Но баню почему-то предпочитают возводить для коллективных излишеств, как будто собирают там римский сенат. Между тем собственное тело нуждается лишь в пару, настоянном на эвкалипте или мяте.

У меня парная сложена из бруса метр двадцать на метр восемьдесят. На скамье – ещё сидение, как бы полок. В углу – каменка из бетонных плит, перетянутых сталистой проволокой, в которую упрятан тэн на два киловатта. За полтора часа парная нагревается так, что пар получается сухой и беспощадный.

К парной пристроен предбанник из досок два на два.

Потом пришла идея пристроить к бане мастерскую два на четыре.

Потом разобрал половину крыши, спрямил её в сторону мастерской и сделал над баней сеновал. Всё мечтал поспать там летом.

А летом под крышей выросли серые коконы осиных гнёзд. Мечта не осуществилась. Но я не растерялся.

В городе какие-то из соседей по лестничной клетке вынесли к мусоропроводу два портрета Брежнева. Один с двумя звёздами Героя, а другой – с четырьмя. Тот, что с четырьмя, почему-то моложе.

Помимо мыслей об окончательной погибели большевизма, портреты породили во мне желание проверить их на языческий лад.

Жена привезла их лицо к лицу на дачу.

Одного я повесил на веранде: он строго наблюдает, чтобы никто не напивался.

Второго использовал от ос. На фоне сена дважды Герой Леонид Ильич строго смотрит за порядком: осы за демаркационную линию летать не смеют.

14 января

Ржавые гвозди

Килограмм гвоздей стоит не дороже трёх батонов.

Однако я беру фомку и начинаю с кряхтением и матерными вариациями на букву «б» с чудовищным скрипом выдирать десятисантиметровые ржавые гвозди из древесины, с которой они срослись в мёртвом объятии, как им казалось – навсегда.

Во мне говорит не только жадность, но и какое-то другое, более сложное чувство. Зачем мне эти перекрученные ржавые уродцы? Может быть, они представляют художественную ценность и где-то в Гринидж Вилледже на Манхэттене в какой-то из галерей пошли бы на ура как коллекция «Ржавые гвозди из Карелии».

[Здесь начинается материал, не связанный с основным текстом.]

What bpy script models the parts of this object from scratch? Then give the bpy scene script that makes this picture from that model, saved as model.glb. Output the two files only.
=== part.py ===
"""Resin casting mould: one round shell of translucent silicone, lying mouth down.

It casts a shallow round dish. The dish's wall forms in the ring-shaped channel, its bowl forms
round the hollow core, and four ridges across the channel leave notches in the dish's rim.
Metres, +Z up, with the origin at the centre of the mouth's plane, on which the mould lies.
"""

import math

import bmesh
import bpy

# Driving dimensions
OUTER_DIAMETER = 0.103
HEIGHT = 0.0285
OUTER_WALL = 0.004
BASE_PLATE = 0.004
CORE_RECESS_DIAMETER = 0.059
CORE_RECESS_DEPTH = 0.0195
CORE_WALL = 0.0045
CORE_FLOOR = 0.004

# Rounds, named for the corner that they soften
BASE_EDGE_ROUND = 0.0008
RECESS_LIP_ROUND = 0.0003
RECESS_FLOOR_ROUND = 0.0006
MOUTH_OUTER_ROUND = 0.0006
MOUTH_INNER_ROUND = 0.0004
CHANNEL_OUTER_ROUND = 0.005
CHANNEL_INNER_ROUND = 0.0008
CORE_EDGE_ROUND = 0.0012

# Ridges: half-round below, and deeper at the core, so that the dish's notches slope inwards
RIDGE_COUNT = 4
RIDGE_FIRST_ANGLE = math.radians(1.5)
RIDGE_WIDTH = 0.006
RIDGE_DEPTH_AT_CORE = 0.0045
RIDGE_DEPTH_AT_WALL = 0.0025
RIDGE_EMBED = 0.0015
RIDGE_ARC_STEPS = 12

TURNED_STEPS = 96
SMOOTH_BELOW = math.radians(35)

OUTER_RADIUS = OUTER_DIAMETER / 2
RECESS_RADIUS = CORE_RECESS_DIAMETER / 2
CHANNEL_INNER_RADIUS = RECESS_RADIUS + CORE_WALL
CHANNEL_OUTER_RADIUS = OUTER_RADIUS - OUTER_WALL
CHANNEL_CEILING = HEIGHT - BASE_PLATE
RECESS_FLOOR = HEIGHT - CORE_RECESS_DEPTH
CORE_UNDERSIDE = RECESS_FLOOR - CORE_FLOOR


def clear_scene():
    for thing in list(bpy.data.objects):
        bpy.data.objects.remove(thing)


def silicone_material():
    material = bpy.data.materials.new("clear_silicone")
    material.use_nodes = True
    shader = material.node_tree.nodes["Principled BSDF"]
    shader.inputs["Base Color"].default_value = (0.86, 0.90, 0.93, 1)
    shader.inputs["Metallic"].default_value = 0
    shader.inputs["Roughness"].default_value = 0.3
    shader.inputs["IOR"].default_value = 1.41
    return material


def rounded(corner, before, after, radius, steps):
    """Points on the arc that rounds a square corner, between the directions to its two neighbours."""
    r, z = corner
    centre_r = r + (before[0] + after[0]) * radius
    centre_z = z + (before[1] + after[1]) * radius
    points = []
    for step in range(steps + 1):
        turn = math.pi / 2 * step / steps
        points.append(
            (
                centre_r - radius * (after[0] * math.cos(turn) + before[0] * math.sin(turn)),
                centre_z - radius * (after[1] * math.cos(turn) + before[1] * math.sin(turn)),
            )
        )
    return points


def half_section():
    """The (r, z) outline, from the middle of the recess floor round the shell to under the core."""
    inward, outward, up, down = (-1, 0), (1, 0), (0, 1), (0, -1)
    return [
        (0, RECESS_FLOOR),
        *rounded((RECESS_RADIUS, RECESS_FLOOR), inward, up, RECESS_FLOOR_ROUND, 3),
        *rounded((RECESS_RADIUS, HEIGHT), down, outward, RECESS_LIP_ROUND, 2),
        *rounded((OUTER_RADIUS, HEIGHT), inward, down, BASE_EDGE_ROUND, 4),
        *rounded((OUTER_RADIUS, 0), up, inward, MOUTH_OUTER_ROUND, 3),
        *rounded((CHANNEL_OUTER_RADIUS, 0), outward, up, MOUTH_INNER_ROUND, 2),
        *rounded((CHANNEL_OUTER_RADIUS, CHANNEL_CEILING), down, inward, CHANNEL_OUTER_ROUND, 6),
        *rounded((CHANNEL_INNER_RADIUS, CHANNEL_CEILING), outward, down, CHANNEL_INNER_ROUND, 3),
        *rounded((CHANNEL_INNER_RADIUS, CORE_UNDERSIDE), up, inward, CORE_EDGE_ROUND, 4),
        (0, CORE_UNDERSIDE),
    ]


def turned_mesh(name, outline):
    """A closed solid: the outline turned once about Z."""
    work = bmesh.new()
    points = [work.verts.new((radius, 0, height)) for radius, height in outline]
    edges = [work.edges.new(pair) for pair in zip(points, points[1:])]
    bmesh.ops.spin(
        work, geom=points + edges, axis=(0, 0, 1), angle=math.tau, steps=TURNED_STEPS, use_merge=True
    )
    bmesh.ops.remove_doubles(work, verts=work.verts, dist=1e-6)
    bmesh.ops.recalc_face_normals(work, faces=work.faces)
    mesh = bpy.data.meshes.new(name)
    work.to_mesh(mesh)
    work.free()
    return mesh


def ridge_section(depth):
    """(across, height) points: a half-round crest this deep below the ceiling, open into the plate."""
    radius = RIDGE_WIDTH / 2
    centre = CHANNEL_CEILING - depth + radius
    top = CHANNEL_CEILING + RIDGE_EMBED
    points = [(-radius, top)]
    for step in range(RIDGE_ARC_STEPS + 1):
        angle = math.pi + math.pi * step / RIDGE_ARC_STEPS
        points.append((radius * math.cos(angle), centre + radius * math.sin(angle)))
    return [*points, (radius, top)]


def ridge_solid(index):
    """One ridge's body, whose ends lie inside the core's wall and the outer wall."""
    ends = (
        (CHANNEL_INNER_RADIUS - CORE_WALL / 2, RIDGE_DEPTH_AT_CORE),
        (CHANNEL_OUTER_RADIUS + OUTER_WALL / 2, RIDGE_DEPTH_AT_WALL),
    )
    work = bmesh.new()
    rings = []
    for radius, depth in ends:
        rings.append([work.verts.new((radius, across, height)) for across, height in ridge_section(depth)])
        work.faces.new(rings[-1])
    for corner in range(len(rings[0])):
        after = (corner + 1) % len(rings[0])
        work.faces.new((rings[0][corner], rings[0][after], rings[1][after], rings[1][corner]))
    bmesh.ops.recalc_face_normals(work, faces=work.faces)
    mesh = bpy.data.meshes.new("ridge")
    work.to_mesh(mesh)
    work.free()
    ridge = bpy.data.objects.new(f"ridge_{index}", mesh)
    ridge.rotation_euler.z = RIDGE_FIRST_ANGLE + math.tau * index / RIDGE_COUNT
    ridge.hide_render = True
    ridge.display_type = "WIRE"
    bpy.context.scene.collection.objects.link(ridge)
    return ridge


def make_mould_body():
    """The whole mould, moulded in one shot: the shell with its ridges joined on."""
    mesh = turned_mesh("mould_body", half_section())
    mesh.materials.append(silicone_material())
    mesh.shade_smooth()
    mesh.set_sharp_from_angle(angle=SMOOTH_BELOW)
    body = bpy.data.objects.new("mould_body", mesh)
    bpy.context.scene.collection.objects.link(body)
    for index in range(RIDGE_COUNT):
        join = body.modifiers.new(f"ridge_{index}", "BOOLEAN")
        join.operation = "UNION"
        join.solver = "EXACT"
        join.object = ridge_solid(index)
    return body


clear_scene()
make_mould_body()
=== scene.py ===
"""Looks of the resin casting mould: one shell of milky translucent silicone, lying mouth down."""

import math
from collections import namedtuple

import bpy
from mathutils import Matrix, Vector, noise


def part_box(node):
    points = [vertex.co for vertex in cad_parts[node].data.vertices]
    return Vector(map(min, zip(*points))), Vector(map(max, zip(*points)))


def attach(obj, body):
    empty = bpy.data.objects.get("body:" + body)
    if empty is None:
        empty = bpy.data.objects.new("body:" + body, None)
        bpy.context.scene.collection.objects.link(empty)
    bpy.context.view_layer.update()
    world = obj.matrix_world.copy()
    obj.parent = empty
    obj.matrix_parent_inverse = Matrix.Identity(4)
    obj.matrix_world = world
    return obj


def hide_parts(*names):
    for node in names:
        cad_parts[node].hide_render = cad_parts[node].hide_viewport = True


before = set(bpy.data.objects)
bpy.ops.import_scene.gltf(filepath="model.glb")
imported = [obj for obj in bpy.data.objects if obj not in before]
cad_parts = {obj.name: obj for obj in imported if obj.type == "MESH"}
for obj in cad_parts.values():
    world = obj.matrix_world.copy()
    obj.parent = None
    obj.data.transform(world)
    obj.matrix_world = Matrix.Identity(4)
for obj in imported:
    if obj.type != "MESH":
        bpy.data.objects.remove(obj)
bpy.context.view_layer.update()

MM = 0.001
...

Но тогда зачем я оставляю гору этих уродцев на верстаке ржаветь под дождём и только при исполнении новой строительной идеи всё с теми же вариациями на букву «б» начинаю их выпрямлять? Гвозди выскакивают из пальцев при ударах молотка и отдаются резкой болью.

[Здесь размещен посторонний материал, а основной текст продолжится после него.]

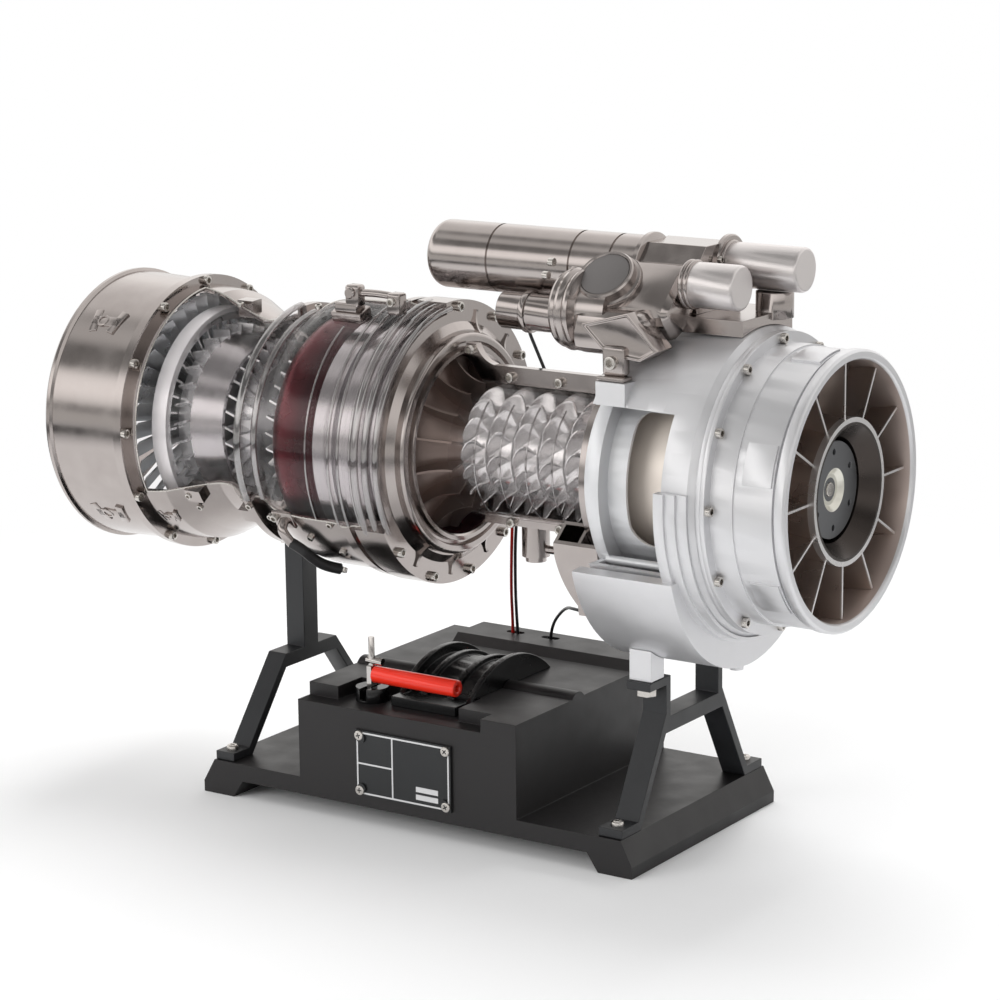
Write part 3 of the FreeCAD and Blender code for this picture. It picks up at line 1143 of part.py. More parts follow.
# Scroll below the frame, with a stepped collar round its front end
scroll = engine_body("scroll_case")
seat_radius = "(frame_radius + shell_gap)"
lip_y = "sqrt(scroll_radius^2 - (scroll_lip + scroll_drop)^2)"
seat_z = "window_bottom - 0.5"
seat_y = "sqrt(%s^2 - (%s)^2)" % (seat_radius, seat_z)
along_axis(scroll, "duct", "scroll_rear", "scroll_front - scroll_rear", [
    ("-%s" % lip_y, "scroll_lip"),
    (lip_y, "scroll_lip", "scroll_radius", -1),
    (seat_y, seat_z),
    ("-%s" % seat_y, seat_z, seat_radius, 1)])
for number in range(3):
    outer = "(frame_radius + collar_wall - collar_step * %d)" % number
    along_axis(scroll, "collar", "collar_rear + collar_pitch * %d" % number, "collar_pitch", [
        ("-" + outer, "0"),
        ("0", "-" + outer, outer, -1),
        (outer, "0", outer, -1),
        (outer, "collar_top"),
        ("sqrt(%s^2 - collar_top^2)" % seat_radius, "collar_top"),
        ("0", "-" + seat_radius, seat_radius, 1),
        ("-sqrt(%s^2 - collar_top^2)" % seat_radius, "collar_top", seat_radius, 1),
        ("-" + outer, "collar_top")])
post(scroll, "drain_boss", "collar_rear", "0", "-scroll_depth - 2", "4", "2")

# Inner barrel with its rear ring, rear wall, bearing seat, viewing slot and near rail
inner = turned("inner_barrel", [
    ("inner_barrel_rear - bearing_width", "core_shaft_radius + bearing_wall + shell_gap"),
    ("inner_barrel_rear - bearing_width", "core_shaft_radius + bearing_wall + 3"),
    ("inner_barrel_rear + 0.2", "core_shaft_radius + bearing_wall + 3"),
    ("inner_barrel_rear + 0.2", "inner_barrel_radius"),
    ("ring_rear", "inner_barrel_radius"),
    ("ring_rear", "ring_radius"),
    ("ring_front", "ring_radius"),
    ("ring_front", "inner_barrel_radius"),
    ("frame_front", "inner_barrel_radius"),
    ("frame_front", "inner_barrel_radius - casing_wall"),
    ("inner_barrel_rear + frame_wall", "inner_barrel_radius - casing_wall"),
    ("inner_barrel_rear + frame_wall", "core_shaft_radius + bearing_wall + shell_gap")])
sketch = new_sketch(inner, "slot", "XZ_Plane", shift="inner_barrel_radius + 2")
outline(sketch, [
    ("slot_rear + slot_round", "-slot_low", "slot_round", -1),
    ("slot_front", "-slot_low"),
    ("slot_front", "slot_top"),
    ("slot_rear + slot_corner", "slot_top"),
    ("slot_rear", "slot_top - slot_corner", "slot_corner", -1),
    ("slot_rear", "slot_round - slot_low")])
pocket(inner, sketch, "inner_barrel_radius - 4")
rod_along_axis(inner, "rail", "ring_front - 1", "slot_front - ring_front", "-ring_radius * cos(35)",
               "-ring_radius * sin(35)", "rail_radius")

# Light inner cylinder seen through the slot
band(engine_body("inner_core"), "core", "inner_barrel_rear + frame_wall", "frame_front - 1",
     "core_radius - casing_wall", "core_radius")

# Inlet barrel: bolted flange, stepped outside, raised pads and a plain round lip
inlet = turned("inlet_barrel", [
    ("inlet_joint", "inlet_bore"),
    ("inlet_joint", "inlet_flange_radius"),
    ("inlet_joint + inlet_flange", "inlet_flange_radius"),
    ("inlet_joint + inlet_flange", "inlet_radius"),
    ("seam_x", "inlet_radius"),
    ("seam_x", "inlet_radius - pad_rise"),
    ("inlet_front - lip_length - 1", "inlet_radius - pad_rise"),
    ("inlet_front - lip_length - 1", "inlet_radius - pad_rise * 3"),
    ("inlet_front - lip_length", "inlet_radius - pad_rise * 3"),
    ("inlet_front - lip_length", "inlet_radius"),
    ("inlet_front - 0.6", "inlet_radius"),
    ("inlet_front", "inlet_radius - 0.7"),
    ("inlet_front", "inlet_bore + 0.6"),
    ("inlet_front - 1", "inlet_bore")])
drill_ring(inlet, "inlet_joint + inlet_flange", "inlet_flange", "inlet_screw_radius", "flange_screws")
for clock in ("9", "70", "129"):
    band(inlet, "pad", "seam_x + 2.5", "inlet_front - lip_length - 1.4", "inlet_radius - 1",
         "inlet_radius + pad_rise * 0.4", clock, "17")

# Swirl frame: hub with its bearing web and two rows of vanes inside the barrel
swirl = turned("swirl_frame", [
    ("inlet_hub_rear", "inlet_hub_bore"),
    ("inlet_hub_rear", "inlet_hub_radius"),
    ("hub_front", "inlet_hub_radius"),
    ("hub_front", "inlet_hub_bore"),
    ("hub_front - 5", "coupling_radius + 1.2"),
    ("hub_web_x + bearing_width + 1", "coupling_radius + 0.8"),
    ("hub_web_x + bearing_width + 1", "power_shaft_radius + bearing_wall + shell_gap"),
    ("hub_web_x", "power_shaft_radius + bearing_wall + shell_gap"),
    ("hub_web_x", "inlet_hub_bore")])
vane_height = "inlet_bore - shell_gap - 0.1 - inlet_hub_radius + 0.6"
vane = radial_plate(swirl, "vane", "vane_front - vane_chord", "vane_front", "vane_skew", "vane_thickness",
                    "inlet_hub_radius - 0.6", vane_height)
ring_of(swirl, [vane], "vane_count")
short = radial_plate(swirl, "short_vane", "inlet_hub_rear + 1", "inlet_hub_rear + 7", "vane_skew", "vane_thickness",
                     "inlet_hub_radius - 0.6", vane_height)
ring_of(swirl, [short], "vane_count")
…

Почему мне обязательно надо вогнать в стену сарая или парника ржавых ветеранов, если в промасленном бумажном кульке готова к бою мерцающая колонна новых солдат? Ведь они уже не хотят снова в бой. Они начнут гнуться, их придётся зажимать в пассатижи, чтобы вбить по шляпку…

Затем (это самая поверхностная, первая мысль) что своими истерзанными боками уродцы намертво вцепятся в дерево.

И всё-таки – зачем я возвращаю их к жизни, если они приготовились умереть в костре или печке? Откуда во мне такая страсть к насилию? Зачем я мучаю ржавые гвозди продолжением жизни?